Discussion in 'Wall St. News' started by wareco, Feb 12, 2009.

  1. Feb. 12 (Bloomberg) -- The chief executive officers of Wall Street’s too-big-to-fail banks traipsed up to Capitol Hill yesterday to submit to questioning from Barney Frank and the House Financial Services Committee he heads.

    It was the latest installment in a series of show trials featuring the likes of Major League baseball, the Detroit auto industry, Big Oil and Bad Tobacco.

    Not that Congress is outside its jurisdiction in inquiring after the taxpayer money it has doled out. (If only lawmakers were as vigilant about the rest of their spending.) When our elected representatives are out for blood, a legitimate form of inquiry quickly degenerates into finger-pointing and grand- standing for the folks back home.

    Yesterday’s hearing was relatively tame, as far as lynchings go. The eight Wall Street CEOs, including Citigroup Inc.’s Vikrim Pandit, JPMorgan Chase & Co.’s Jamie Dimon, and Bank of America Corp.’s Ken Lewis were questioned about their lending, or lack of it, since they received an injection of government capital under the Troubled Asset Relief Program. They were scolded for spending the money unwisely. They were asked about salary, bonuses and “planes and perks” (a show of hands, please).

    The bankers were appropriately contrite in admitting mistakes and sincere in their commitment to make amends. Pandit volunteered to take a salary of $1 and no bonus until Citigroup is profitable again.

    The execs had to dance around some of the questions, such as one on raising credit-card rates, with prosecutor Maxine Waters, Democrat of California, cutting off the witness before he could explain how banks make a profit.

    Reversal of Fortune

    Just imagine if the tables were reversed. Frank and Waters are seated at the witness table instead of perched on the hearing room dais. The questioning would go something like this:

    Chairman Frank, on July 14, 2008, you made the following pronouncements about Fannie Mae and Freddie Mac, the two huge government-sponsored enterprises that are the key players in mortgage finance:

    “Fannie and Freddie are fundamentally sound.”

    “They are not in danger of going under.”

    “Looking at the financials, they’re solid.”

    You followed that analysis with a forecast.
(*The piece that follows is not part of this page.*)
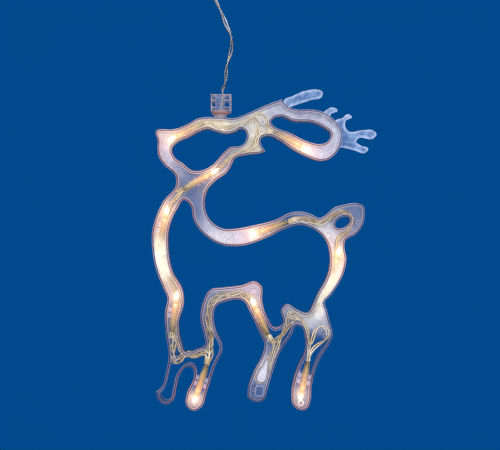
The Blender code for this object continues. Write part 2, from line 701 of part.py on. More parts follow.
def hanger():
    cup = turned("suction_cup", [
        (0, 6.6), (3.4, 6.6), (3.9, 5.9), (3.0, 5.1), (3.0, 2.5), (6, 2.3), (12, 1.5), (17, 0.8),
        (17, 0), (0, 0),
    ], CUP_PLASTIC, steps=28)
    cup.location = Vector((CUP_X, GLASS_Y, CUP_Z)) * MM
    cup.rotation_euler.x = math.pi / 2
    back = (4.2, 6.2)

    def strip(bm):
        corners = [
            (4.2, CUP_Z), (4.2, 163.2), (-9.4, 163.2), (-9.4, 170), (-11.4, 170), (-11.4, 161.4),
            (-10.2, 160.2), (5.0, 160.2), (6.2, 161.4), (6.2, CUP_Z),
        ]
        left = [bm.verts.new(Vector((CUP_X - 3, y, z)) * MM) for y, z in corners]
        grown = bmesh.ops.extrude_face_region(bm, geom=[bm.faces.new(left)])
        right = [v for v in grown["geom"] if isinstance(v, bmesh.types.BMVert)]
        bmesh.ops.translate(bm, verts=right, vec=(6 * MM, 0, 0))
        bmesh.ops.recalc_face_normals(bm, faces=bm.faces)

    def ring(bm):
        cylinder_into(bm, 5.6, (CUP_X, back[0], CUP_Z), (CUP_X, back[1], CUP_Z), 20)

    def eye(bm):
        cylinder_into(bm, 3.3, (CUP_X, back[0] - 1, CUP_Z), (CUP_X, back[1] + 1, CUP_Z), 20)

    hook = add("suction_hook", mesh_from("suction_hook", ring), CUP_PLASTIC)
    boolean(hook, add("hook_arm", mesh_from("hook_arm", strip), None, tool=True), "UNION")
    boolean(hook, add("hook_eye", mesh_from("hook_eye", eye), None, tool=True), "DIFFERENCE")


clear_scene()
PARTS, TOOLS = collections()
FRAME = place_frame()
CLEAR = material("clear_plastic", (0.86, 0.86, 0.92), 0.12, alpha=0.45)
HOLDER_PLASTIC = material("holder_plastic", (0.72, 0.6, 0.38), 0.35, alpha=0.8)
BASE_PLASTIC = material("base_plastic", (0.95, 0.6, 0.25), 0.35)
BULB_GLASS = material("bulb_glass", (1.0, 0.93, 0.75), 0.05)
WIRE_PLASTIC = material("wire_insulation", (0.8, 0.7, 0.42), 0.3)
TIE_PLASTIC = material("tie_plastic", (0.9, 0.9, 0.88), 0.4)
PLUG_PLASTIC = material("plug_plastic", (0.85, 0.86, 0.84), 0.25)
BRASS = material("brass", (0.78, 0.63, 0.33), 0.25, metallic=1.0)
CUP_PLASTIC = material("cup_plastic", (0.88, 0.92, 0.94), 0.1, alpha=0.5)

NECK = neck_cutter()
rear_shell(NECK)
front_cover(NECK)
lamps()
wires()
hub()
lead()
plug()
hanger()
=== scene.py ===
"""The looks of the reindeer window light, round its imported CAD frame.

Shapes are given in millimetres in the reindeer's frame: the hub's axis is x = 0, the channel's top
under the hub is z = 0, y = 0 is the plane where the shells meet, and -y is the front.
"""

import json
import math

import bmesh
import bpy
import numpy as np
from mathutils import Matrix, Vector, geometry
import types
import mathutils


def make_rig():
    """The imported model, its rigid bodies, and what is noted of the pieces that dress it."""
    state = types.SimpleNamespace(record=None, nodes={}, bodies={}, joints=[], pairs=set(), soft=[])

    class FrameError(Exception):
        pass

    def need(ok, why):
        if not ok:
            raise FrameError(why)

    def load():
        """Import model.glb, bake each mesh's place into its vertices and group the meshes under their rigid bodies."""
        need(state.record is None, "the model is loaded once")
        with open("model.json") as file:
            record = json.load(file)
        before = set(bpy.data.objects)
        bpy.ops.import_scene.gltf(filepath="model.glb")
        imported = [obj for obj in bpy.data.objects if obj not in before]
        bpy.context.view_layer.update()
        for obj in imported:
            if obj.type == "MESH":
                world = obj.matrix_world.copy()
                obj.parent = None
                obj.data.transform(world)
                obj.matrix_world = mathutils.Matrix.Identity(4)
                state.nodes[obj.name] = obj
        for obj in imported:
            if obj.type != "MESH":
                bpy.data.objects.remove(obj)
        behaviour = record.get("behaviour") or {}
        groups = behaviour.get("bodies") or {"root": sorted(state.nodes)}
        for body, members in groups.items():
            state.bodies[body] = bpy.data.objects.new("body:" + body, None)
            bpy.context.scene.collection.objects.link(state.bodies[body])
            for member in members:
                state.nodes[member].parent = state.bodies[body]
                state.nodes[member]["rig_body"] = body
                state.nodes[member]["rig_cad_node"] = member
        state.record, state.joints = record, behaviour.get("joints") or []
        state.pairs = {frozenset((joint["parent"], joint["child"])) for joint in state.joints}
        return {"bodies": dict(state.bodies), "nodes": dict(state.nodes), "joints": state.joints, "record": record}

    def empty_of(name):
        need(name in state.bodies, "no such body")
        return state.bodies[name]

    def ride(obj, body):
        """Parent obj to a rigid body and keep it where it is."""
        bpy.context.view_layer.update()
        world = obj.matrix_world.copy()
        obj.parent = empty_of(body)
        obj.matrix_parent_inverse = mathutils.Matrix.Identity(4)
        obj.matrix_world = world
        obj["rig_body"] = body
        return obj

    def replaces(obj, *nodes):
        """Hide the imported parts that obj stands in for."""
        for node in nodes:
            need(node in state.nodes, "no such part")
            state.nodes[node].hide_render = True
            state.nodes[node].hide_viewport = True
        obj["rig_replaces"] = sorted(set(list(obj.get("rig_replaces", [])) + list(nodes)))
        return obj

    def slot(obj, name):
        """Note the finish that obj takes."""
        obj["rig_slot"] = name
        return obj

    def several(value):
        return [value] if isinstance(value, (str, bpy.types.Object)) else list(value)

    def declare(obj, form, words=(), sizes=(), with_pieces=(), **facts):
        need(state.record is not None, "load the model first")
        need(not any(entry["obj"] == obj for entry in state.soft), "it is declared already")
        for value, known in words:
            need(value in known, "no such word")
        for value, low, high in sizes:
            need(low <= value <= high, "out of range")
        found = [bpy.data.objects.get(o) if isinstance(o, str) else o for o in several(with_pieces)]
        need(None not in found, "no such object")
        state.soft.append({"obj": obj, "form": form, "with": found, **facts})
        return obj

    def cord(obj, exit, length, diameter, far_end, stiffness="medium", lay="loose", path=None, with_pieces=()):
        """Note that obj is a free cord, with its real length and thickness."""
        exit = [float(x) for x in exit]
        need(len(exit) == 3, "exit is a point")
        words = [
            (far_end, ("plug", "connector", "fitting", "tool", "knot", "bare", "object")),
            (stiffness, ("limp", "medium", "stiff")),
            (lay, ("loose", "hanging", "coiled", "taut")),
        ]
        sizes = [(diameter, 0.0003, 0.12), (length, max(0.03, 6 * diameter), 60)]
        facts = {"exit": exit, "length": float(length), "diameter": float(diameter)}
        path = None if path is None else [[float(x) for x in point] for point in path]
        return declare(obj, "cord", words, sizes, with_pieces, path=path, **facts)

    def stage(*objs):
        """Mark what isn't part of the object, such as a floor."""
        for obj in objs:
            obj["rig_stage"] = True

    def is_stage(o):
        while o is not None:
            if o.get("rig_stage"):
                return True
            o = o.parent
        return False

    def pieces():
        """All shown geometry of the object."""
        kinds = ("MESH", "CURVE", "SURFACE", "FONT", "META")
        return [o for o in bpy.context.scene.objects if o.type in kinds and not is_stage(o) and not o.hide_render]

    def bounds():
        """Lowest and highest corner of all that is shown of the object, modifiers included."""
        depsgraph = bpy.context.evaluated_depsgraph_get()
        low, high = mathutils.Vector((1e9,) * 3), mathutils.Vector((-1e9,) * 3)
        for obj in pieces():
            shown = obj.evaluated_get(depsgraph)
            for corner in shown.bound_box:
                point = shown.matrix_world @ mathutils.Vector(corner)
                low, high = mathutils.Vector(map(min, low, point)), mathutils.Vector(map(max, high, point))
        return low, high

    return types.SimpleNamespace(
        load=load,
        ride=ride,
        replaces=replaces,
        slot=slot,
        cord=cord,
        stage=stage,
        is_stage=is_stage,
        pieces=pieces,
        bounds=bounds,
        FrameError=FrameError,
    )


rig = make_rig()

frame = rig.load()
CAD_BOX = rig.bounds()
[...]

Referring to legislation before your committee to allow the Treasury to lend to and buy unlimited shares in the GSEs, you said: “We’re doing three separate things that make it much less likely -- very, very unlikely -- that we’ll have this kind of a housing crisis six months or a year from now.”

    Less than two months later, Fannie and Freddie were wards of the state.
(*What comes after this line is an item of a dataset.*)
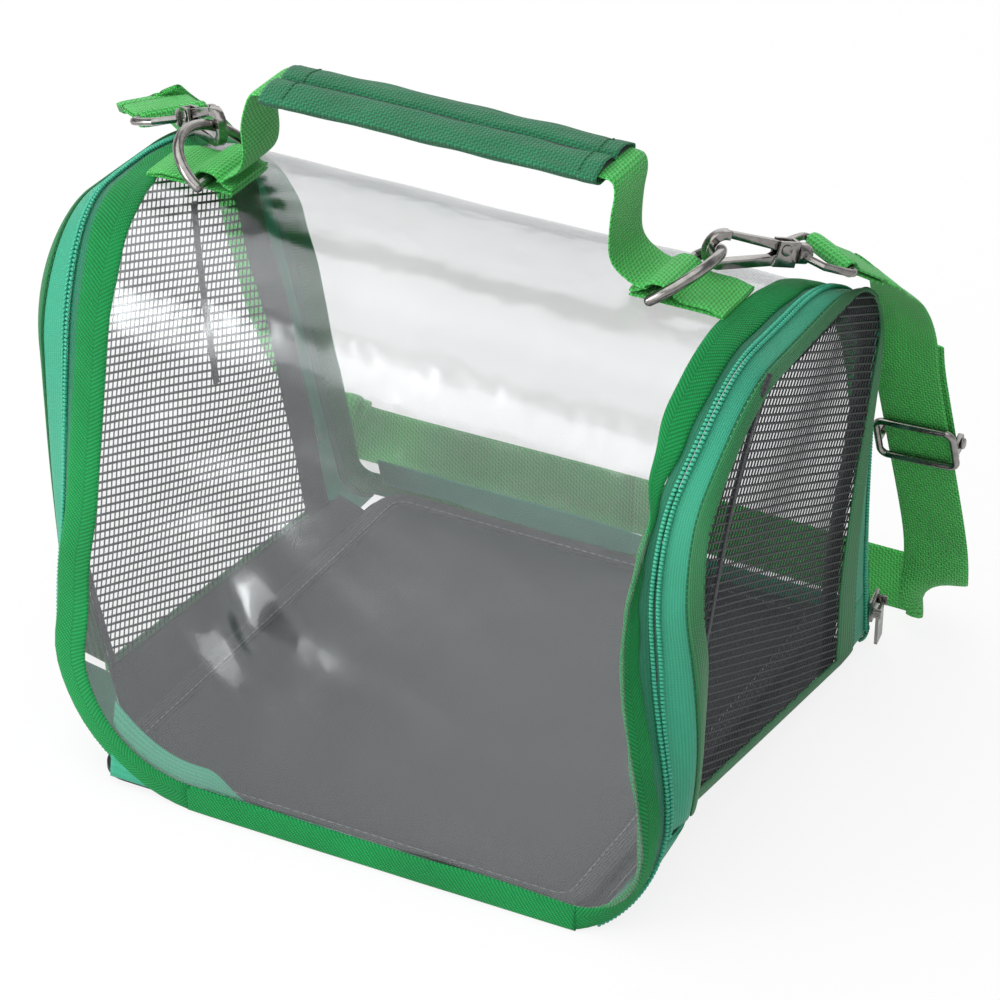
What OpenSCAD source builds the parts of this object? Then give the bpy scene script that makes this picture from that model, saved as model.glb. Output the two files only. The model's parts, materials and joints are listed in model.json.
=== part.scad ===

    Just answer the questions, Mr. Chairman.

    GSE Enabler

    As the ranking member of the House Financial Services Committee -- before you became chairman in 2007 -- you consistently opposed stricter regulation of Fannie Mae and Freddie Mac. I would just note that you received $42,350 from Fannie’s and Freddie’s political action committees and employees from 1989 to 2008.

    In 2004, you received a report from the GSE regulator showing that Fannie and Freddie had manipulated their earnings, enriching their senior executives in the process. Yet you and your fellow committee members, primarily Democrats, looked the other way.
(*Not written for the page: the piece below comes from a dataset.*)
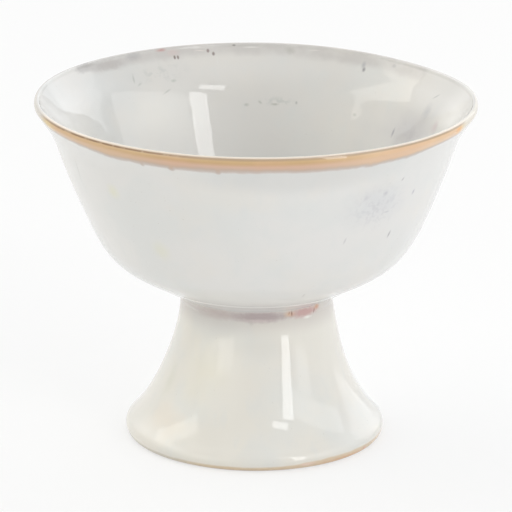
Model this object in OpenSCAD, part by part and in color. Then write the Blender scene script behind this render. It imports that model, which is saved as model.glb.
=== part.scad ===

    Even worse, you shot the messenger, Armando Falcon, director of the Office of Federal Housing Enterprise Oversight, who found accounting irregularities at both companies.

    ‘Innovation’ Lending

    This is what you said to Falcon at a committee hearing:

    “I don’t see anything in your report that raises safeness and soundness problems.”

    Your distinguished colleague, Maxine Waters, was right there to back you up.

    “We do not have a crisis at Freddie Mac, and particularly at Fannie Mae, under the outstanding leadership of Franklin Raines,” she said.

    She went on.

    “What we need to do today is to focus on the regulator, and this must be done in a manner so as not to impede their affordable housing mission.” That mission, as you noted, has seen “innovation flourish from desk-top underwriting to 100 percent loans.”

    We all know how that worked out. Fannie had to restate earnings back to 2001, erasing $6.3 billion in previously reported profits.

    Doing Penance

    Former CEO Franklin Raines kept the lion’s share of the $91 million bounty he received for his six years of service at the company. (Raines had to cough up $24.7 million last year to settle a claim that he inflated earnings.)

    Questioned by former congressman Chris Shays, Republican of Connecticut, about Fannie’s teensy 3 percent capital cushion, Raines said of the multi- and single-family loans the company holds: “These assets are so riskless that capital for holding them should be under 2 percent.”

    Finally, Mr. Chairman, you used your influence as chairman of the House Financial Services Committee to secure $12 million for a troubled home-state bank under the TARP program. Treasury had stipulated that the banks be healthy.

    It’s disingenuous to be critical of legislation you passed and a program you implemented when you’re the one bending the rules.

    Mr. Chairman, we thank you for your candor in appearing before us today.

    (Caroline Baum, author of “Just What I Said,” is a Bloomberg News columnist. The opinions expressed are her own.)

    http://www.bloomberg.com/apps/news?pid=20601110&sid=a5UrNNsvQepQ
     
  2. Barney, like all radical leftists can make a compelling argument, on one condition. The opposition must have a very, very short memory.
     
  3. He was on CNBC yesterday - basically said he and his democrat pals had nothing to do with Fannie and Freddie's downfall. It was the republicans he said...

    And of course, no one CNBC challenged him.